Given the size of his audience, and the nature of the things he things are good; and which make him happy, he may be right when he calls himself "the most dangerous man in America."

But (and I know this might be hard to believe) it gets worse.

Limbaugh says that the only way this isn't a stunt is if they get killed. By inference that means he thinks it would be a good thing for them to get killed (as Coulter would say, as an example to all the other liberals out there who might want to stop the violence).

what will happen next is that these peace activists will be released in two or three days but with the news that they have changed the hearts of their captors. Well, let's just see. That's how we'll know if this is a stunt. Now, for this to be a stunt these captors cannot be terrorists or insurgents. They wouldn't go along with it. So it has to be a bunch of other peace activists pretending to be terrorists or insurgents. If this is a stunt. If it's a stunt it won't be long before these people are released and they will have eaten better than they have in the past three weeks and their captors will not be caught and their captors may issue a statement after talking to these people, "We realize they are not our problem, and we cannot hold these people accountable. They made excellent points to us, they connected with our hearts," blah, blah. If that happens, I guarantee you this is a stunt,


Which is where the knowledge of Quakers comes into this.

One of the tenets of quakerism is testimony. Public testimony. It happens that, for some reason unknown to me, testifying where there is grave risk of bodily harm, or death, is appealing. This is why Massachussetts had Quaker activists, and Rhode Island didn't. Massachussetts would pierce thier tongues with awls (for speaking heresies) and tell them if they came back they would be hanged; which is what happened when they came back.

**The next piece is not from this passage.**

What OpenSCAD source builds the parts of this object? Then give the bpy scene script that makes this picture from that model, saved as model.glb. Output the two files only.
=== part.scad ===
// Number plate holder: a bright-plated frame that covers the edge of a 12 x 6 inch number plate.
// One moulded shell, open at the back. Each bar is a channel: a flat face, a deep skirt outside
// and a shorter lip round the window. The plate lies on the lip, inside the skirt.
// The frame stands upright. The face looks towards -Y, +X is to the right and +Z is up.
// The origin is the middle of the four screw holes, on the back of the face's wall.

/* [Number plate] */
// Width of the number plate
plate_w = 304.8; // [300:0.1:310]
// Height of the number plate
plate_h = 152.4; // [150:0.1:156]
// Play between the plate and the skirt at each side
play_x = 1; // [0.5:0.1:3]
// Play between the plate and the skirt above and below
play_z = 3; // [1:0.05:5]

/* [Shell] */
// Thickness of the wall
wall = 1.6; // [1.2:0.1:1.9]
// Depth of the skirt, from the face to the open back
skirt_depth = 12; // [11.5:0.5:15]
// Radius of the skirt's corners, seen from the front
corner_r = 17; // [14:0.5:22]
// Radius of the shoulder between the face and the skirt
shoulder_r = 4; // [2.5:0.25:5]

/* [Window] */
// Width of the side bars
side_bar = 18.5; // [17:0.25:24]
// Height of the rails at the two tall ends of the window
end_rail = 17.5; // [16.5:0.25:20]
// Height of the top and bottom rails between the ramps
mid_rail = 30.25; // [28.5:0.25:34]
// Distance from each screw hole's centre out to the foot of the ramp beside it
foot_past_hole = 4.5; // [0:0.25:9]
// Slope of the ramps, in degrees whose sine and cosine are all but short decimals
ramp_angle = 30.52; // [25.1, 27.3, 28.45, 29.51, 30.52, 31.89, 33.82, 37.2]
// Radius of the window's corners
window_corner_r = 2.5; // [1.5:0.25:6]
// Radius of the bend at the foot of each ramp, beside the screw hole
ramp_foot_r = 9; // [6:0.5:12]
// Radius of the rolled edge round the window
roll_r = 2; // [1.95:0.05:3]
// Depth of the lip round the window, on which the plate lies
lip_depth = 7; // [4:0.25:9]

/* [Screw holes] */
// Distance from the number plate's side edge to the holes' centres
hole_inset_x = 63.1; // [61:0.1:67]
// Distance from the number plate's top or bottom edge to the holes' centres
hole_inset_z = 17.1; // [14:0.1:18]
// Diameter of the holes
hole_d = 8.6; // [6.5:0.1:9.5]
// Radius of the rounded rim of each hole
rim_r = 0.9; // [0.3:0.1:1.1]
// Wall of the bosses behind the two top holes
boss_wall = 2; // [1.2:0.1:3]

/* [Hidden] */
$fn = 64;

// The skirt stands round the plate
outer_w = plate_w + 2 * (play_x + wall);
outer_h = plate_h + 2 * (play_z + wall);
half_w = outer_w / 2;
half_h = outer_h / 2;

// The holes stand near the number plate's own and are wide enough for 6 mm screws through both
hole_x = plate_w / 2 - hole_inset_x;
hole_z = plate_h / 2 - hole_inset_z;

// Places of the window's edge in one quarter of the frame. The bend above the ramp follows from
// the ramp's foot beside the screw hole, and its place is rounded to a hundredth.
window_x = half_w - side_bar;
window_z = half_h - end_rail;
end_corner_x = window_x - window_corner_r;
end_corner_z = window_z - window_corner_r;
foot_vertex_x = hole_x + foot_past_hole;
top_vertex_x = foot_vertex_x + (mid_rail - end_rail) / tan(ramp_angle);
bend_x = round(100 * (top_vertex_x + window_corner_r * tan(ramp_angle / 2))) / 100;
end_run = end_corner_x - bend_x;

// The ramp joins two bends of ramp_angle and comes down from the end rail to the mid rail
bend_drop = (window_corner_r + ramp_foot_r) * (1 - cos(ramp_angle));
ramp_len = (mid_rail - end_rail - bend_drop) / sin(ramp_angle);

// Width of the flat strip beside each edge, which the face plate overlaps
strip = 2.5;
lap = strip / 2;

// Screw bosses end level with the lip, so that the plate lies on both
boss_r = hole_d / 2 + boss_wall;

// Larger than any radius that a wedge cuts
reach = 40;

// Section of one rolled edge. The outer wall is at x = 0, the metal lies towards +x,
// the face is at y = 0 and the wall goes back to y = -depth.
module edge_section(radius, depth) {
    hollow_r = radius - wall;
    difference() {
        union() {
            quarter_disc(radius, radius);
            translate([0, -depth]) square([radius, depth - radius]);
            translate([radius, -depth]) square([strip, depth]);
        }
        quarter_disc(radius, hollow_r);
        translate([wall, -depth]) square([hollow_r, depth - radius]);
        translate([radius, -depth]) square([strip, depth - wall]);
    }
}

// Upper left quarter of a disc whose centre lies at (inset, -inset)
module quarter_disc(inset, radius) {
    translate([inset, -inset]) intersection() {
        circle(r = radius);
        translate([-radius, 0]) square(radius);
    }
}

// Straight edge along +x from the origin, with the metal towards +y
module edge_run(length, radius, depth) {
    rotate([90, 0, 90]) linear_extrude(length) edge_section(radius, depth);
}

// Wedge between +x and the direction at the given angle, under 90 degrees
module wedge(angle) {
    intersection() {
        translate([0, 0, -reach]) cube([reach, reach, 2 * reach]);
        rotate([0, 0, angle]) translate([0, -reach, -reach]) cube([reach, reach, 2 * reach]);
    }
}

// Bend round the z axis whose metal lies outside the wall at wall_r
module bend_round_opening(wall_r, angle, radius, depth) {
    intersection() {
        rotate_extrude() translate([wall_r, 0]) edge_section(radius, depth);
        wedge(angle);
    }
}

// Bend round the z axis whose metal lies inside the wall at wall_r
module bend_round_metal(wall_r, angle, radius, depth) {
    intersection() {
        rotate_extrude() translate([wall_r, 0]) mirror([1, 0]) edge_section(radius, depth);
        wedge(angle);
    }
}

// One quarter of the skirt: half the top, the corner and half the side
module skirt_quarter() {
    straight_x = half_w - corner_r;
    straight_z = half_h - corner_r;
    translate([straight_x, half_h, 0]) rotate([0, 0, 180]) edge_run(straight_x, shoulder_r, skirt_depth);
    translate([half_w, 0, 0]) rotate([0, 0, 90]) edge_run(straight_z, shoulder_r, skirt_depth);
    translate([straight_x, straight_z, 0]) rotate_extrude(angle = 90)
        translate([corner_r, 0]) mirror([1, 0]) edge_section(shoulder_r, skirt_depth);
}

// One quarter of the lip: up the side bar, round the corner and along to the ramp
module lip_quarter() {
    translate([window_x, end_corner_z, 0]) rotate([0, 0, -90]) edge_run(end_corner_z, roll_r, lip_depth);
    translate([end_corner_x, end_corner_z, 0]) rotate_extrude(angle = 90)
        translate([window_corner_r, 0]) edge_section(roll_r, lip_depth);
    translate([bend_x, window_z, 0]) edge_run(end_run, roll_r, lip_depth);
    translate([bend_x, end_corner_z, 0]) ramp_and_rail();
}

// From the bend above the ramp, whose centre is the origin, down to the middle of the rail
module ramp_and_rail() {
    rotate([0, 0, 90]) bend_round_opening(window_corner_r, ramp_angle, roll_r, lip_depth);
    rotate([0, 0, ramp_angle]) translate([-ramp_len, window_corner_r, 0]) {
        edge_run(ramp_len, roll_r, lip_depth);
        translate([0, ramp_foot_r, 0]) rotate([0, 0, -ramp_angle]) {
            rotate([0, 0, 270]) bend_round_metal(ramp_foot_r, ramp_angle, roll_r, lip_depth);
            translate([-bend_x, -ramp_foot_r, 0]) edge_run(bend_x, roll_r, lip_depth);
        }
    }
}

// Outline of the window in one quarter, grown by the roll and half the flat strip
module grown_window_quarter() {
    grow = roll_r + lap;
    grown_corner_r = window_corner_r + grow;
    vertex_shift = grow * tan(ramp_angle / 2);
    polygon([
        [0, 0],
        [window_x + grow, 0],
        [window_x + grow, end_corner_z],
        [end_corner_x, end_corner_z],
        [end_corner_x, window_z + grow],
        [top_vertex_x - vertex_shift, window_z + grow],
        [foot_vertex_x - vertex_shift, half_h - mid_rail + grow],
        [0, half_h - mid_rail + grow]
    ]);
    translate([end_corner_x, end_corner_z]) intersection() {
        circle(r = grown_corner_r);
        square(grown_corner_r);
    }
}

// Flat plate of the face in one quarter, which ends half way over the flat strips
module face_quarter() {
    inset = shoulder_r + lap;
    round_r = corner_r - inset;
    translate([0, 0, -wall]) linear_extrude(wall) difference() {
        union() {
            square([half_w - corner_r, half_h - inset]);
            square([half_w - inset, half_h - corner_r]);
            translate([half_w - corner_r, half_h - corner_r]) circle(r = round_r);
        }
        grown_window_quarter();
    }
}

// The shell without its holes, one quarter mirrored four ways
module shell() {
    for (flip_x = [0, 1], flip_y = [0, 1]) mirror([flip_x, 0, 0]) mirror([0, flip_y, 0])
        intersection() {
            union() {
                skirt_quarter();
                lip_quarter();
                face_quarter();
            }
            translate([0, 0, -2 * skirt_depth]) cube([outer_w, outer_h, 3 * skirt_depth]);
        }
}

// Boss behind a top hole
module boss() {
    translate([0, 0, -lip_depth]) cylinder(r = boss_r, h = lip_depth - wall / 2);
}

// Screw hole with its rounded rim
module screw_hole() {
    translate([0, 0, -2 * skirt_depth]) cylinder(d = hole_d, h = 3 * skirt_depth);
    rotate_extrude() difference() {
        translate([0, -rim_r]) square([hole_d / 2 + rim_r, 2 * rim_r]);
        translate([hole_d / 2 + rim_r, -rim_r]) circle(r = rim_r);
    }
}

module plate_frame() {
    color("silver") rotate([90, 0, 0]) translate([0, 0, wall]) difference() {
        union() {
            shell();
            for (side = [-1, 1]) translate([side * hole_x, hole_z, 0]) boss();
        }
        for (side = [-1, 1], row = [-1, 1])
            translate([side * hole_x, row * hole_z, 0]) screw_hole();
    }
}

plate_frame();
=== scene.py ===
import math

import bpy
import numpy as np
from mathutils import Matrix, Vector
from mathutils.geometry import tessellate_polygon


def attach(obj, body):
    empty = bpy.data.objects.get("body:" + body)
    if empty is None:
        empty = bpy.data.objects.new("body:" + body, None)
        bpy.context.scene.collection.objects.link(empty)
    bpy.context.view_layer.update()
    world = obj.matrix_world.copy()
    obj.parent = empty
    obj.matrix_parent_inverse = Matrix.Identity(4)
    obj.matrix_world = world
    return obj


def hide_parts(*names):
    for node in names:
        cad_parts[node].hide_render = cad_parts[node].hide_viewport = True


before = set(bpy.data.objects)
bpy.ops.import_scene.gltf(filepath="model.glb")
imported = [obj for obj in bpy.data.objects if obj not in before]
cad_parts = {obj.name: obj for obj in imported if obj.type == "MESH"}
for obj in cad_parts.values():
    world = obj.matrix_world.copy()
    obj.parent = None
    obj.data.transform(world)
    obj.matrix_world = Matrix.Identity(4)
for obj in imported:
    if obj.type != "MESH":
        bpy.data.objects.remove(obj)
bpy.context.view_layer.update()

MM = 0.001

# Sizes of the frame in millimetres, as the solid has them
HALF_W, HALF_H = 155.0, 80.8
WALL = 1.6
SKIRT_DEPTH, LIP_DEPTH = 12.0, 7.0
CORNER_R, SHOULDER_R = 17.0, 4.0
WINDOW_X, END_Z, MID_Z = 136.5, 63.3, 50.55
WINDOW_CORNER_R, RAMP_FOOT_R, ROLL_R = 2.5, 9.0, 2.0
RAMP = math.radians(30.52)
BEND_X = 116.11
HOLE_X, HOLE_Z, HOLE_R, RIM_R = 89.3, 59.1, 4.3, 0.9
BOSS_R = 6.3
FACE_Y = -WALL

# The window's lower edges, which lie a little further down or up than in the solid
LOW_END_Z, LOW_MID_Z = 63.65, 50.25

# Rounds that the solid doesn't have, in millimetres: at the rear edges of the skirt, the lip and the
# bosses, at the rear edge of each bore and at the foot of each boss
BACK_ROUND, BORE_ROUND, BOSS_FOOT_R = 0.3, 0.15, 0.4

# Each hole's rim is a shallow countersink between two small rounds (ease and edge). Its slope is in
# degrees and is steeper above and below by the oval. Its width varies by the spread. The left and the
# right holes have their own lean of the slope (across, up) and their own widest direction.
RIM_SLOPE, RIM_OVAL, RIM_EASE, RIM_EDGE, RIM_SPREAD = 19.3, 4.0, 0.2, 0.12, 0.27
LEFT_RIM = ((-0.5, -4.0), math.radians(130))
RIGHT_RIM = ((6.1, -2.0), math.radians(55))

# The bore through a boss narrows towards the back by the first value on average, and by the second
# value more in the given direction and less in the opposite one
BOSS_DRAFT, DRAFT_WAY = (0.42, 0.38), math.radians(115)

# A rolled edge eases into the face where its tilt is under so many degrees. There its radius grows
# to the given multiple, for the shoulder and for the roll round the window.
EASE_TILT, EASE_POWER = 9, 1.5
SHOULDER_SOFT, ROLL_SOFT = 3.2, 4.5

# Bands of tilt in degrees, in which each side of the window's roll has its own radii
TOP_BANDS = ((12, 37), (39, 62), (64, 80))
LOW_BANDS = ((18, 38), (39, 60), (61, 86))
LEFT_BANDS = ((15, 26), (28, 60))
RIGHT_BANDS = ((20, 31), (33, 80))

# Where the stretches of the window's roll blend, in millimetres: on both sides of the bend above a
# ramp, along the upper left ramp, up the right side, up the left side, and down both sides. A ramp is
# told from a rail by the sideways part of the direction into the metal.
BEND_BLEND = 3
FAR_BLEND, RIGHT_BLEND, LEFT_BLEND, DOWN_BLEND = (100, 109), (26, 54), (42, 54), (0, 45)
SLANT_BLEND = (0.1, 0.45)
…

Quakers are also painfully honest. Not agressively so, they may avoid personal confrontation, but in dealings; and especially in things where war, violence and testimony are involved, they don't truck with hedging. So when I heard this morning on the news that an active Quaker had been abducted, I knew it was real.

Tom Fox, of Baltimore (who has a name which makes one think of Quakers) was in the Marine Band. He isn't unacquainted with violence, at least not in the abstract, and not as one who has never been ready to mete it out on orders, so he can't be called lily-livered in that way. He came to his Quakerism through introspection.

Limbaugh, well I, at the risk of delving too far into pop-psych, think him a phony of the first water. Pressed to hold to his faith and die, or turn apostate and live, he'd be running for the altar to bow down to whatever was behind it. He can't concieve of not giving in to force and so people like these terrify him, because they shame him.

I wish there was some way I could make it plain to the people who pay him that promulgating his loathesome rhetoric is unprofitable, but I can't, there are too many cretins who like to be told that turning the other cheek is weak, that crushing all who oppose you, in the least way, need to be eradicated (not just beaten, but eliminated from the face of the earth, save a few, kept as examples to all who might think to oppose the Grand Order of Life, as Limbaugh sees it... just look to what he said about liberals, and not killing all of them. It means he was talking about killing most of them. Once might be satire, but things like this make me disbelieve him).

But I can't. So I have to testify in my own small ways.

But I'm not a Quaker, so pity the fool who strikes at me, I'm not turning the other cheek to them.